● **MATERIAL FOR THIS TASK**
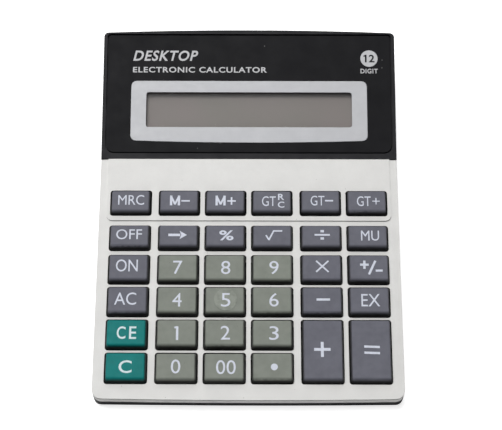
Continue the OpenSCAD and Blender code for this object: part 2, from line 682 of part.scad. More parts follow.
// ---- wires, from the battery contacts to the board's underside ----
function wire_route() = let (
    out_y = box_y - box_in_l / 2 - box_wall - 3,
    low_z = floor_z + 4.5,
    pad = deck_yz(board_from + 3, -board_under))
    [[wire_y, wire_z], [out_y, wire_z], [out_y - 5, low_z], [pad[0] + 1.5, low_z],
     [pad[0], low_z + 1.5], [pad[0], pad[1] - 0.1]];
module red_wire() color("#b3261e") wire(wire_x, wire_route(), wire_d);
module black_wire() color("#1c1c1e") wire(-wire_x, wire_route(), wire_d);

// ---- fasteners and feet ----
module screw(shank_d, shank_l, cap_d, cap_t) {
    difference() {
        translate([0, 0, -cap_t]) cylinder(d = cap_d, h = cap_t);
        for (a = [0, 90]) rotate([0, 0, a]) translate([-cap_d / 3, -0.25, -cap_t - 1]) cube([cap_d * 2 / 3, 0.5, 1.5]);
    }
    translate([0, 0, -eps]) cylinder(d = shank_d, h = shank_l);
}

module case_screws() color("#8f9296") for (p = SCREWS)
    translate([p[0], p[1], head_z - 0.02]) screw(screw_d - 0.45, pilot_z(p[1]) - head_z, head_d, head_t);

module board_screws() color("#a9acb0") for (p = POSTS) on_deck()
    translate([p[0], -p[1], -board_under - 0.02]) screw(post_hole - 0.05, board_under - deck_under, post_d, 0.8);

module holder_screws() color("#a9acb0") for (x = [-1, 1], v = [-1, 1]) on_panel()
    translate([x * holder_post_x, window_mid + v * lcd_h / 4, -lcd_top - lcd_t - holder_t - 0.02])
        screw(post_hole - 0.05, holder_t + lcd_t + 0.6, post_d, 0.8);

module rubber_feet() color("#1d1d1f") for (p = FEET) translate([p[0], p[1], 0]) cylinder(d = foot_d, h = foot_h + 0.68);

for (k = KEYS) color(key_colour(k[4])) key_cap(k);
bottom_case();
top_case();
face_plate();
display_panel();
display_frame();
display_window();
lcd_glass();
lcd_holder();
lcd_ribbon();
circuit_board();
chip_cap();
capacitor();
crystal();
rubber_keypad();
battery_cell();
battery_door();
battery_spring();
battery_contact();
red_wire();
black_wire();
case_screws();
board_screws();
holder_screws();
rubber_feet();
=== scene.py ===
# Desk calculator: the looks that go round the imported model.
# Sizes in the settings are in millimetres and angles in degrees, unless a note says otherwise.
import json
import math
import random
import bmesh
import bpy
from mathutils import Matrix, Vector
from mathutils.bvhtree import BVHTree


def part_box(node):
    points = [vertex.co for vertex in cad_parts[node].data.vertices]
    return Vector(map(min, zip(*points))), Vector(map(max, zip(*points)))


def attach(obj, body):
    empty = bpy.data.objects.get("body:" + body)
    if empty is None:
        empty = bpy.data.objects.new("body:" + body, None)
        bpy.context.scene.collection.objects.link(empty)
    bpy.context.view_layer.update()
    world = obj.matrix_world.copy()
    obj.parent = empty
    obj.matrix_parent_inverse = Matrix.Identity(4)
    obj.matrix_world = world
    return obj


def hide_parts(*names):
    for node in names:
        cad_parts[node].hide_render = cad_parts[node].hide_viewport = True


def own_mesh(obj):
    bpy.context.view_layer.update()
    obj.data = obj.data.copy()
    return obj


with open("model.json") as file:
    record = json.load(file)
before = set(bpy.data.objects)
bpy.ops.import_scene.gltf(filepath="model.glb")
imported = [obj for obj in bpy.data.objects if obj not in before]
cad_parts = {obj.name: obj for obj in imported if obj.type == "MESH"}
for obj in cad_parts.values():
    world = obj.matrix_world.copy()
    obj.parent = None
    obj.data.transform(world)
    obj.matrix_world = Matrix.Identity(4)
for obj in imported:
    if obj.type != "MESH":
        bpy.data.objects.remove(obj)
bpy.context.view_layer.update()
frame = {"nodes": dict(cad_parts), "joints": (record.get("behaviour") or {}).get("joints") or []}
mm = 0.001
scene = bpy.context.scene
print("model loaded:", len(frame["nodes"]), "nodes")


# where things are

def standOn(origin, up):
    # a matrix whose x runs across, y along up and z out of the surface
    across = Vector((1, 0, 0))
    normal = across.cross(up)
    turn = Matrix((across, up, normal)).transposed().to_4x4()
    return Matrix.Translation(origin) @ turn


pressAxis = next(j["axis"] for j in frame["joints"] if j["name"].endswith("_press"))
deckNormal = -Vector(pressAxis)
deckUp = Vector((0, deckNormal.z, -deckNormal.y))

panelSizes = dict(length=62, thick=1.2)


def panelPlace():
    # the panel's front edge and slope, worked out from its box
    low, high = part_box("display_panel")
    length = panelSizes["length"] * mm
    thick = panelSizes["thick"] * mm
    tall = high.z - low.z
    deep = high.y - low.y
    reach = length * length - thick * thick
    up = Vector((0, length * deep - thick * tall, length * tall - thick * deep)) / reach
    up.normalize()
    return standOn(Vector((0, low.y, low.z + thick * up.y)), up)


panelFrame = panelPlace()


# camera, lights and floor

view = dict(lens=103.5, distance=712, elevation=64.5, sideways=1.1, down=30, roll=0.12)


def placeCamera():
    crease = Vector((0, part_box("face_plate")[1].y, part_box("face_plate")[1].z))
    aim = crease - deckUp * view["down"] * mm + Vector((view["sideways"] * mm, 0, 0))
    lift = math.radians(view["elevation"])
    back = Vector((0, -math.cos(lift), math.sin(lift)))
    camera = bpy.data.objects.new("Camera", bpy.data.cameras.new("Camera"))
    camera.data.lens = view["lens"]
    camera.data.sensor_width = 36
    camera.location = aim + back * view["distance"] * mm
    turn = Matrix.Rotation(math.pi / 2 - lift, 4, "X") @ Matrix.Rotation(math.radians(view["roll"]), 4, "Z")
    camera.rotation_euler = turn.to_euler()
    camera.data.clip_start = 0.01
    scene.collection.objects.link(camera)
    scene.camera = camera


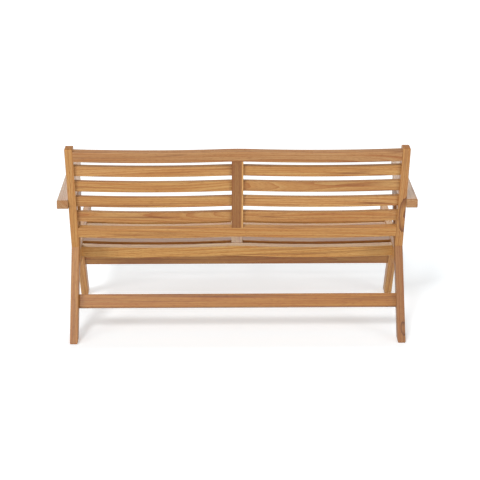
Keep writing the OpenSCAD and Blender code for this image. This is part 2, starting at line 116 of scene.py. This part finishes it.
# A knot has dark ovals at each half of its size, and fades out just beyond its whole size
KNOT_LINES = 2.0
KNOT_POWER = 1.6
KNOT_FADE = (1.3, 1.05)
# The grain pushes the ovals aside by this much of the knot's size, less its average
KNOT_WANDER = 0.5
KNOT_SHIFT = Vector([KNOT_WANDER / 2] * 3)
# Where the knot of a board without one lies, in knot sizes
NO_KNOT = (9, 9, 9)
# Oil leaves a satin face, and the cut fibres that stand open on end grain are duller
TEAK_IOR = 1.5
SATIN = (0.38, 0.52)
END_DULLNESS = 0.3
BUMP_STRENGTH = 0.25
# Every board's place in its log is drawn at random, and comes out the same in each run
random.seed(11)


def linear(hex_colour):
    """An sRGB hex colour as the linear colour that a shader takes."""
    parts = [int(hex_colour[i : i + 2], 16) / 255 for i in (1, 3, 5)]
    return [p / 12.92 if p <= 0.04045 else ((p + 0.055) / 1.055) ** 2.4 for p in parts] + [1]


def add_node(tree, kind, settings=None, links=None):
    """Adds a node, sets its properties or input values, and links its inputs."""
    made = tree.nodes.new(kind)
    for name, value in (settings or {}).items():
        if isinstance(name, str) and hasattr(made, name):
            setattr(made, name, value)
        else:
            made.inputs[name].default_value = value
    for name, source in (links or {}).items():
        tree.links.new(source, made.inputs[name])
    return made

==

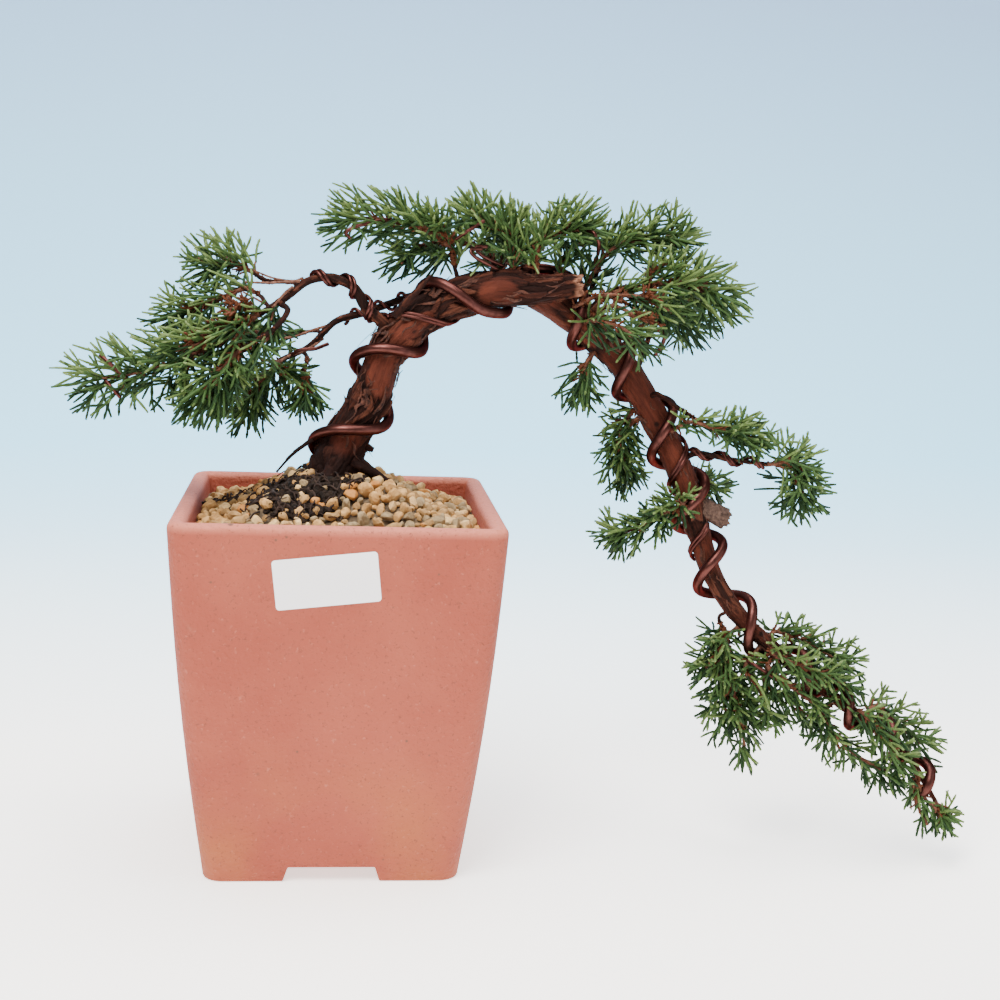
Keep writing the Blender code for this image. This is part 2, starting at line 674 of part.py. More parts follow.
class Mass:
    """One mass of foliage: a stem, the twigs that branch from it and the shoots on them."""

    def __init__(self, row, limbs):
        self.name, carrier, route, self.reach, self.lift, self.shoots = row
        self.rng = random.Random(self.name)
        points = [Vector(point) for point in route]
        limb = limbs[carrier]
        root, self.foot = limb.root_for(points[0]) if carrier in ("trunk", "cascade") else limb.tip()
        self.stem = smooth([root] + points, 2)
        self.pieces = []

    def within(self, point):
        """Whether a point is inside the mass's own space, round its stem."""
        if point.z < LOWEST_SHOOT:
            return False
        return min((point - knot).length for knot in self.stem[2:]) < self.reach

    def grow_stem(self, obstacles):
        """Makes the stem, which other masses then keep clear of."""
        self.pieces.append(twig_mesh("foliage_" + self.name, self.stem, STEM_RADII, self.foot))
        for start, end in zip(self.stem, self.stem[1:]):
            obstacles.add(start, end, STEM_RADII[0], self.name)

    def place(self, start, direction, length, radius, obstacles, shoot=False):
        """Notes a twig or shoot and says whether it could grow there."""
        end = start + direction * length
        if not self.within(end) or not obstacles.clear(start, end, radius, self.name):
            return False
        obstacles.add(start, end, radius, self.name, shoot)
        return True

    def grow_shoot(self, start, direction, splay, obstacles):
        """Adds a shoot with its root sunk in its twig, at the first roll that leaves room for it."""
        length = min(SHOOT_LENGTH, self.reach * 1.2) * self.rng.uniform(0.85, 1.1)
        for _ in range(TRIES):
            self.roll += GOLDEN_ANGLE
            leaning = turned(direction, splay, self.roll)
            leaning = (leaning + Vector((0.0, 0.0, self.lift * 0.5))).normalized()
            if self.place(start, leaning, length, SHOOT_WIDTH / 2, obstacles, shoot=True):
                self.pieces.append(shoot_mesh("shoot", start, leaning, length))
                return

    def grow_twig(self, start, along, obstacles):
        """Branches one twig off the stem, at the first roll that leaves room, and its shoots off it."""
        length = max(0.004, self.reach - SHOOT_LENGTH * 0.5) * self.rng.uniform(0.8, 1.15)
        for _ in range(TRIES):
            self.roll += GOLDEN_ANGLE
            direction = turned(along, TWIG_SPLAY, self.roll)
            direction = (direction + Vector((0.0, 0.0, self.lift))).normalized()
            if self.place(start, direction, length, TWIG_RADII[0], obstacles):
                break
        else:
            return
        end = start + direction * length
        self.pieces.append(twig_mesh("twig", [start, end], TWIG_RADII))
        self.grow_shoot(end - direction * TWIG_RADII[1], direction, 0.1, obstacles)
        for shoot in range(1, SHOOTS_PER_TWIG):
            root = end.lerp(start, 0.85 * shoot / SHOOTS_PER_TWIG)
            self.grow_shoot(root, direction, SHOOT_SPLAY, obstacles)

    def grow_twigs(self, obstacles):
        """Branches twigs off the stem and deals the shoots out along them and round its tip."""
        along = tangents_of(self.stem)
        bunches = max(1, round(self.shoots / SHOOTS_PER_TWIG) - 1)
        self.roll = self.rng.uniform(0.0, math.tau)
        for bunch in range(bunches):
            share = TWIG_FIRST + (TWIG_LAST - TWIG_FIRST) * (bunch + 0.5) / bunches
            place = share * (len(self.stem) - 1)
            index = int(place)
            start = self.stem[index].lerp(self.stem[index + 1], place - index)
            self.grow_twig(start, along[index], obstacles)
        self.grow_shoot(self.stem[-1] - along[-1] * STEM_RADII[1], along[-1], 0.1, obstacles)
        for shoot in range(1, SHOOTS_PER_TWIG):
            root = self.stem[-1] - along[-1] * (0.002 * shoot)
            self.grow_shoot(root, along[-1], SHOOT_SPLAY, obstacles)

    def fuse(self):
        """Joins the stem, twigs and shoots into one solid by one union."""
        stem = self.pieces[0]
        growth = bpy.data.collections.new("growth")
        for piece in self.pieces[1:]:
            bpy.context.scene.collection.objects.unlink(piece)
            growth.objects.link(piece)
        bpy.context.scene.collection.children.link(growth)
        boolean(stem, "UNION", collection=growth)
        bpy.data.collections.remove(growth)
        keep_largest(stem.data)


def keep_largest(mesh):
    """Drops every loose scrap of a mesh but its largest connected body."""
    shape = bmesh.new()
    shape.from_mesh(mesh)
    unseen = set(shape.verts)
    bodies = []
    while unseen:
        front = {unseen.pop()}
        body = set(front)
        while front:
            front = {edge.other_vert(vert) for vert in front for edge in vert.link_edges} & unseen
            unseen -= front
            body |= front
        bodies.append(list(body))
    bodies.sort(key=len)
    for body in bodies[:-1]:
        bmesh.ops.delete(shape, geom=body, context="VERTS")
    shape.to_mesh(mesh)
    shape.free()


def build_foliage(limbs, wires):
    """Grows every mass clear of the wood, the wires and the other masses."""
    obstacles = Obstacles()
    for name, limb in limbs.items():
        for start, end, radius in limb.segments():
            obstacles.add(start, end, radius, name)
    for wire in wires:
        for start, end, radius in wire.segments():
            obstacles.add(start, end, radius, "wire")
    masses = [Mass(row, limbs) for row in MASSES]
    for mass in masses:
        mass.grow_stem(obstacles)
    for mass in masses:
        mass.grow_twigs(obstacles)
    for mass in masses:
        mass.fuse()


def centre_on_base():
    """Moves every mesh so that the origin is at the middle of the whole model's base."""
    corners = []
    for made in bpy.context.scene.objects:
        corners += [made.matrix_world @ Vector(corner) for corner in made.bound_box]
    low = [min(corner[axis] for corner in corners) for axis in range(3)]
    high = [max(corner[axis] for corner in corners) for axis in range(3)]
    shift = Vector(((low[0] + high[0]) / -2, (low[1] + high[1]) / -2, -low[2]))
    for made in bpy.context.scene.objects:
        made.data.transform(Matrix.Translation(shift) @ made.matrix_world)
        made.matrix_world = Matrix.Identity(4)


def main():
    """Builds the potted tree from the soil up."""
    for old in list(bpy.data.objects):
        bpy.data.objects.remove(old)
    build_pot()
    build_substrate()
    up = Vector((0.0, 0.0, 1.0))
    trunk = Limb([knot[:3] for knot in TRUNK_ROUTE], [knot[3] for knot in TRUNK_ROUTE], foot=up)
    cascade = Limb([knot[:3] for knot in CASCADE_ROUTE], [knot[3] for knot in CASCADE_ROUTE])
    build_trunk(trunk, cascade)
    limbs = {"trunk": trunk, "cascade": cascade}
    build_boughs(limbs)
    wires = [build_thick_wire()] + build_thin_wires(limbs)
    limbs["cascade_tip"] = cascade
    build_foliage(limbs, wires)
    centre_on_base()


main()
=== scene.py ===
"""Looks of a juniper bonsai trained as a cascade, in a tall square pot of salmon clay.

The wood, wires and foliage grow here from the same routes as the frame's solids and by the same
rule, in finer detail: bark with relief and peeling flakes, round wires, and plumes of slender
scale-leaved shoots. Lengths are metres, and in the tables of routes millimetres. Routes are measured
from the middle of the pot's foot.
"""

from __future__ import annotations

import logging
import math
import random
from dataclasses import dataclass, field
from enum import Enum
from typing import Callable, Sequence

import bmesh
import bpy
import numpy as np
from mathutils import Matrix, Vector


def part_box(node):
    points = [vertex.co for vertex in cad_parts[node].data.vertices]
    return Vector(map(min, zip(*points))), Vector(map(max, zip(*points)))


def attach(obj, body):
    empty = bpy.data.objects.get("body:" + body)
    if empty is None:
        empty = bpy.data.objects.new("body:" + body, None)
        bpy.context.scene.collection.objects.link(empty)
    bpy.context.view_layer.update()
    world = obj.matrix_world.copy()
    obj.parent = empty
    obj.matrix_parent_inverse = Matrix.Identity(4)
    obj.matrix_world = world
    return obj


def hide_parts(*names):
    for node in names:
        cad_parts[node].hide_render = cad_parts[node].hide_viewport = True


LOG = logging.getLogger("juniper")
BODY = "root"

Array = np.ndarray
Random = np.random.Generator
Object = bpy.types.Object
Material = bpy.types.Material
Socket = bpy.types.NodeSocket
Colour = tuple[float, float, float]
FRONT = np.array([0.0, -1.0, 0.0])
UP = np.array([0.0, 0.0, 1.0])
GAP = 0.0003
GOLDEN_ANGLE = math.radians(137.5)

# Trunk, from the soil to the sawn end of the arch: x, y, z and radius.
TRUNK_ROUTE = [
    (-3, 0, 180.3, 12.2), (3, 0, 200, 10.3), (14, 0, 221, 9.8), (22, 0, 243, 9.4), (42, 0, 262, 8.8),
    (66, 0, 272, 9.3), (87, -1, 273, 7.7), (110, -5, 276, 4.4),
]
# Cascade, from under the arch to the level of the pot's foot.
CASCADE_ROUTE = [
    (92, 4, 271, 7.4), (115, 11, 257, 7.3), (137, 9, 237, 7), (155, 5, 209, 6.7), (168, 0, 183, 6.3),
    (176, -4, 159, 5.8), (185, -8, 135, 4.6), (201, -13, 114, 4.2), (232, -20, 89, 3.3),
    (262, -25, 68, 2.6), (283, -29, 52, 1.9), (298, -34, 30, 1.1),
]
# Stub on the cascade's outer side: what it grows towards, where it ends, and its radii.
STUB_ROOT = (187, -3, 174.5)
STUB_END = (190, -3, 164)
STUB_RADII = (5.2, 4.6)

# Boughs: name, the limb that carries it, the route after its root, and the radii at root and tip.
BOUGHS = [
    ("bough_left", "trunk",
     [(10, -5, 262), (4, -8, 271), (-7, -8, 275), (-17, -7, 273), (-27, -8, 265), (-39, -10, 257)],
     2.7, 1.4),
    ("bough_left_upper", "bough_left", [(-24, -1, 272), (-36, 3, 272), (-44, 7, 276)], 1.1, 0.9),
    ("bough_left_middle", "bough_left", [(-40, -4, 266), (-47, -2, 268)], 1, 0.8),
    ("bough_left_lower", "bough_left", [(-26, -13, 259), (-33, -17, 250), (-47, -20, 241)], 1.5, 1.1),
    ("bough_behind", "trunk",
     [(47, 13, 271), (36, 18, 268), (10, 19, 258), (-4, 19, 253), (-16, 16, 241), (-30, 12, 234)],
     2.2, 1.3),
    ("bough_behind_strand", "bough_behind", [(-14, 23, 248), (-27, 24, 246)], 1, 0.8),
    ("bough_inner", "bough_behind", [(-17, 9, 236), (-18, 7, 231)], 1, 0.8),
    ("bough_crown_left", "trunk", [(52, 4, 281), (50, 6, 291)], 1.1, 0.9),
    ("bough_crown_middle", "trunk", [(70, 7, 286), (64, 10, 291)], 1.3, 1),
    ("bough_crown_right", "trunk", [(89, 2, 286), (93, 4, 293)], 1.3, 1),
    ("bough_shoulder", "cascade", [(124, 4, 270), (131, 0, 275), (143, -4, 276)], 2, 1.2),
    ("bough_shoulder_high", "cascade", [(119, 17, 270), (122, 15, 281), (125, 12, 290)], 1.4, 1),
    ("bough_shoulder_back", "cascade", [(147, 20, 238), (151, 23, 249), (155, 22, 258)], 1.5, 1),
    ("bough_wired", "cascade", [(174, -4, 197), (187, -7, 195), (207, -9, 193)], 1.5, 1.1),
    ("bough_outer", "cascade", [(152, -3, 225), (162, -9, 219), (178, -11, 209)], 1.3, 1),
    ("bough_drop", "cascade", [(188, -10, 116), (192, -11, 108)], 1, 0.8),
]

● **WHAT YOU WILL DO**
Repeat exactly the lines from the one containing "[-1, 1]) on_panel()" to the one containing "imported = [obj", both lines included, and nothing else.

● **RIGHT ANSWER**
module holder_screws() color("#a9acb0") for (x = [-1, 1], v = [-1, 1]) on_panel()
    translate([x * holder_post_x, window_mid + v * lcd_h / 4, -lcd_top - lcd_t - holder_t - 0.02])
        screw(post_hole - 0.05, holder_t + lcd_t + 0.6, post_d, 0.8);

module rubber_feet() color("#1d1d1f") for (p = FEET) translate([p[0], p[1], 0]) cylinder(d = foot_d, h = foot_h + 0.68);

for (k = KEYS) color(key_colour(k[4])) key_cap(k);
bottom_case();
top_case();
face_plate();
display_panel();
display_frame();
display_window();
lcd_glass();
lcd_holder();
lcd_ribbon();
circuit_board();
chip_cap();
capacitor();
crystal();
rubber_keypad();
battery_cell();
battery_door();
battery_spring();
battery_contact();
red_wire();
black_wire();
case_screws();
board_screws();
holder_screws();
rubber_feet();
=== scene.py ===
# Desk calculator: the looks that go round the imported model.
# Sizes in the settings are in millimetres and angles in degrees, unless a note says otherwise.
import json
import math
import random
import bmesh
import bpy
from mathutils import Matrix, Vector
from mathutils.bvhtree import BVHTree


def part_box(node):
    points = [vertex.co for vertex in cad_parts[node].data.vertices]
    return Vector(map(min, zip(*points))), Vector(map(max, zip(*points)))


def attach(obj, body):
    empty = bpy.data.objects.get("body:" + body)
    if empty is None:
        empty = bpy.data.objects.new("body:" + body, None)
        bpy.context.scene.collection.objects.link(empty)
    bpy.context.view_layer.update()
    world = obj.matrix_world.copy()
    obj.parent = empty
    obj.matrix_parent_inverse = Matrix.Identity(4)
    obj.matrix_world = world
    return obj


def hide_parts(*names):
    for node in names:
        cad_parts[node].hide_render = cad_parts[node].hide_viewport = True


def own_mesh(obj):
    bpy.context.view_layer.update()
    obj.data = obj.data.copy()
    return obj


with open("model.json") as file:
    record = json.load(file)
before = set(bpy.data.objects)
bpy.ops.import_scene.gltf(filepath="model.glb")
imported = [obj for obj in bpy.data.objects if obj not in before]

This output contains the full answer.